There are two favorites among the 15 modern-era candidates in the Pro Football Hall-of-Fame’s Class of 2019. One is safety Ed Reed. The other is tight end Tony Gonzalez.
Both are in their first years of eligibility, and both are expected to be first off the shelf when the Hall announces its class on Saturday. But nothing new there. If that happens, it would continue a trend – with five first-ballot choices in the past two years, including three (Ray Lewis, Randy Moss and Brian Urlacher) in 2018.
That's a big deal to fans and the media. But the question is: How much does it mean to the recipients? We asked Gonzalez on this week’s Talk of Fame Network broadcast.
“I’d be lying to you if I told you it wasn’t (big),” he said. “And if it doesn’t happen, it’s not going to happen. But, at the same time, if it does happen … to be considered a first-ballot (choice) … that means there was no question.

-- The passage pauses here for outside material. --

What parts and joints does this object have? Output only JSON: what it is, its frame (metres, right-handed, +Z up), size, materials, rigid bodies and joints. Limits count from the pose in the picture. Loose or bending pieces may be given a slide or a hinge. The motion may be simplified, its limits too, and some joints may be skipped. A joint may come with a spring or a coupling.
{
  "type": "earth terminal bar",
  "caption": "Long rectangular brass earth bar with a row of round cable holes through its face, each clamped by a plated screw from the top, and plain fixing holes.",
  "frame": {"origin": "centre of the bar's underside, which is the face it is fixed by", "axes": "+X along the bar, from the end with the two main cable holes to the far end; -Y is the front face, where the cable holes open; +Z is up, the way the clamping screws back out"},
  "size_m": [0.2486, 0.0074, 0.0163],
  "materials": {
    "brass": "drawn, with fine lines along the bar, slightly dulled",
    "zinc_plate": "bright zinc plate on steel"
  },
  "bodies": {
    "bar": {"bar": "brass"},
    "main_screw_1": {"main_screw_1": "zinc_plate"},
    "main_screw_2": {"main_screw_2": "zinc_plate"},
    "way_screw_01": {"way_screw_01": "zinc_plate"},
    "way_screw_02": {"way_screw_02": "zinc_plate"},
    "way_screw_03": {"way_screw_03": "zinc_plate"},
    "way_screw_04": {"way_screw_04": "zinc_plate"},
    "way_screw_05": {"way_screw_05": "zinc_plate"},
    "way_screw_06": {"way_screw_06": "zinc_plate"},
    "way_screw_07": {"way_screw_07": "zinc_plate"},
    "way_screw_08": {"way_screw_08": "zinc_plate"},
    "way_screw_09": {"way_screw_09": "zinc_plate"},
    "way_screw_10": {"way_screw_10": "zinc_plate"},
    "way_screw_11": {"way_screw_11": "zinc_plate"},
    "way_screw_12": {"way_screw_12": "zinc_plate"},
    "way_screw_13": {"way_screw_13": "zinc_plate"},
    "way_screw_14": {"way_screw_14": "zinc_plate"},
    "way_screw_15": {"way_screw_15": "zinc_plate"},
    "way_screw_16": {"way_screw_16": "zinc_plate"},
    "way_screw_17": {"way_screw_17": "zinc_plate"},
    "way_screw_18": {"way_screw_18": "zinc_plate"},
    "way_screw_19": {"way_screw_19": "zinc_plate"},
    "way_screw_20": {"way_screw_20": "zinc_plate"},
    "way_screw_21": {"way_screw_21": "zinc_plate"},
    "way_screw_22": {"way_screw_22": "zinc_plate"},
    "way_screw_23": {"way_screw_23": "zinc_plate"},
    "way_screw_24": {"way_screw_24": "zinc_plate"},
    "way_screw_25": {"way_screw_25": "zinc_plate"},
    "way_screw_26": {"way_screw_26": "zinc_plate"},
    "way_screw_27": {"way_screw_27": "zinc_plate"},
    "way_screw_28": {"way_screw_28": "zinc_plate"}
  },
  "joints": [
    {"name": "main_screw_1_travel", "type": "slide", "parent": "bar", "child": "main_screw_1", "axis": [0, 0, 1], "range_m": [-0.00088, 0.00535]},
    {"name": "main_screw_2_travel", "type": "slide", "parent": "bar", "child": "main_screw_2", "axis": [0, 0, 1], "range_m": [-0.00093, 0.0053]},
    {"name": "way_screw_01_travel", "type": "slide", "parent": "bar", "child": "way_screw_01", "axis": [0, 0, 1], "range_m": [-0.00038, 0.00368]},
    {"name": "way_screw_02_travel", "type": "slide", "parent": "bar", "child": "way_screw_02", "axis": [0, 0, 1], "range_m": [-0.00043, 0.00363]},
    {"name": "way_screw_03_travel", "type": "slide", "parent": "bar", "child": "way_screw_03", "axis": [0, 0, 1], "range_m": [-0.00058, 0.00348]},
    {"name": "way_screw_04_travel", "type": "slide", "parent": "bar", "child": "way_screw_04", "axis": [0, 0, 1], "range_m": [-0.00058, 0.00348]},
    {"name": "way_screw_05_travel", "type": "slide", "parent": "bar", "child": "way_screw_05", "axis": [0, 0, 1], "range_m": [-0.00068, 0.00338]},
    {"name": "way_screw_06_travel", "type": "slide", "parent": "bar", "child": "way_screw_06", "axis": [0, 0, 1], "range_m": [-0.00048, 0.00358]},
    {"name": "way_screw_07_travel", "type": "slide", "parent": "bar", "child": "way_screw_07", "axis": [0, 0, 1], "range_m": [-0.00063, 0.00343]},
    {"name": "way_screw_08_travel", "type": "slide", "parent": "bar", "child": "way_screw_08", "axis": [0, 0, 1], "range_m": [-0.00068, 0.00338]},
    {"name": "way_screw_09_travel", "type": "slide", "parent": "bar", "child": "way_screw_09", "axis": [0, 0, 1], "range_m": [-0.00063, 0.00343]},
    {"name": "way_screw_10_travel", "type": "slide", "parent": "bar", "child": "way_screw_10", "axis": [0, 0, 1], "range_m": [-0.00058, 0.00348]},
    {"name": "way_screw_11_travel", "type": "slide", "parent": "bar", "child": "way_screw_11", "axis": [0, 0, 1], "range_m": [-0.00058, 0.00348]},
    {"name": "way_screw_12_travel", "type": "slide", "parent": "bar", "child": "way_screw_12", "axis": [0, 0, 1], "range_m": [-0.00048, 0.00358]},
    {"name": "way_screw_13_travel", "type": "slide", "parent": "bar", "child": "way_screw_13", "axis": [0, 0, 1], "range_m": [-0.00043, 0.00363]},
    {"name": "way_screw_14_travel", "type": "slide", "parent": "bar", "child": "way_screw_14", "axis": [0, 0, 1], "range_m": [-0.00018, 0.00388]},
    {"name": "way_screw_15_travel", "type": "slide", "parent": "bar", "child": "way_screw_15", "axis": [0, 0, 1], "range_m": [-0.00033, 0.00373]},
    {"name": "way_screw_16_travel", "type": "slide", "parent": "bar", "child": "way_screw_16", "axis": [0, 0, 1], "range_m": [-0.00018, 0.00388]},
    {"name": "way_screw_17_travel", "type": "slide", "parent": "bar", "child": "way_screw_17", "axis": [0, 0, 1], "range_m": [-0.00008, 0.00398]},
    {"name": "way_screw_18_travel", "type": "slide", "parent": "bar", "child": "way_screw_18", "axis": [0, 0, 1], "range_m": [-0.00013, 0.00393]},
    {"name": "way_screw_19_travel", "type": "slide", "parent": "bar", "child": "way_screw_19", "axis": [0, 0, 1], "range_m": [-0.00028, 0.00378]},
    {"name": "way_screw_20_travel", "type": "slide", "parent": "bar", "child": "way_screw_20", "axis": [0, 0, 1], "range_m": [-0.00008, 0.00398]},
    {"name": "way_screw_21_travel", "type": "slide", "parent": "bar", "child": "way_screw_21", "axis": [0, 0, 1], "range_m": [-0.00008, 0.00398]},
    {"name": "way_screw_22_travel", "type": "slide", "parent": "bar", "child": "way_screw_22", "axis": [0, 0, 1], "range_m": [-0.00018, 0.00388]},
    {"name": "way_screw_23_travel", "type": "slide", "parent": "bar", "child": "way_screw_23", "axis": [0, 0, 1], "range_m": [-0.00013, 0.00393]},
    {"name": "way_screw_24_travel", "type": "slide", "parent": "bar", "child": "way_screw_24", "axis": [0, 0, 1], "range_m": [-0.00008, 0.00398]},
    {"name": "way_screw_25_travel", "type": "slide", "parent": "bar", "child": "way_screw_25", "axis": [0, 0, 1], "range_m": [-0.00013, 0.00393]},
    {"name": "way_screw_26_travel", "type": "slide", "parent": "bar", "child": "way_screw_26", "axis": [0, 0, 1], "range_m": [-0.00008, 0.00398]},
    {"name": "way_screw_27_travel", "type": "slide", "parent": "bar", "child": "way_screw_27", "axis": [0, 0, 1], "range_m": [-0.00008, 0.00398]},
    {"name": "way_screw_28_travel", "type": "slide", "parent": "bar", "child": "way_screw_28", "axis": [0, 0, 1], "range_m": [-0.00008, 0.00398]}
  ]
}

“It was like, hey, this guy was unquestionably one of the best ever to play. Not only was he one of the best ever to play his position; it’s a no-brainer that you put him in right away.
“I don’t think it makes me any better than anybody else, but it certainly does feel good. I think anybody’s lying to you if they tell you, ‘Hey, (it doesn’t).’ Look at T.O. (Terrell Owens). You guys know how that goes. It was like, ‘If I’m not first-ballot, I’m outta here.’ You can go ‘baby’ on that.

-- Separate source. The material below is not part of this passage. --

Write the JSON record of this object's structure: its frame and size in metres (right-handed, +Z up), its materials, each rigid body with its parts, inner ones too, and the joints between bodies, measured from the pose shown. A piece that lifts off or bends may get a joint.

“Obviously, if it doesn’t happen I’ll be OK, but, yeah, I take a little pride in that. If I’m first-ballot, that is special. Really special.”
Gonzalez, of course, was really special during his 17 years in the NFL. He caught more passes than everyone but Hall-of-Famer Jerry Rice. He set a career record in receiving yards for tight ends. He was the first tight end to have 100 or more catches in a season. And he was a 14-time Pro Bowler, a 10-time All-Pro and a first-team all-decade choice.
But it wasn’t just ability that made him extraordinary. It was availability, too. In 17 pro seasons he missed just two games.
Add it all up, and you have a virtual certainty for enshrinement Saturday, and while Gonzalez takes nothing for granted, he conceded that he’s “a little nervous.” And why not? Reaching Canton is the climax of a pro career, though Hall-of-Famer Brett Favre once told us that he didn’t dwell on the Hall because he was satisfied with a career in the NFL.
“It would mean a lot,” he said of enshrinement. ”You look at the history of the NFL and all the great players that have come along. To say ‘I was one of the best to ever put on a pair of cleats at my position’ … you gotta take a little bit of pride in that.
“I do agree with Brett in that respect, in that it’s not going to make or break who I am as a person. I think my legacy stands for itself. But it is going to be sweet. And I would cherish it. Because it’s not just me that’s getting enshrined. (It’s) more for my family members … my coaches …. My high-school coaches … my college coaches … my teammates.
“To be able to say, ‘Hey, we played with Tony.’ People take a lot of pride in that. So it’s not just me getting inducted into the Hall of Fame. It’s going to be all of us going in there together. And I think that’s a big deal. I think that’s pretty cool that I was able to accomplish something like that.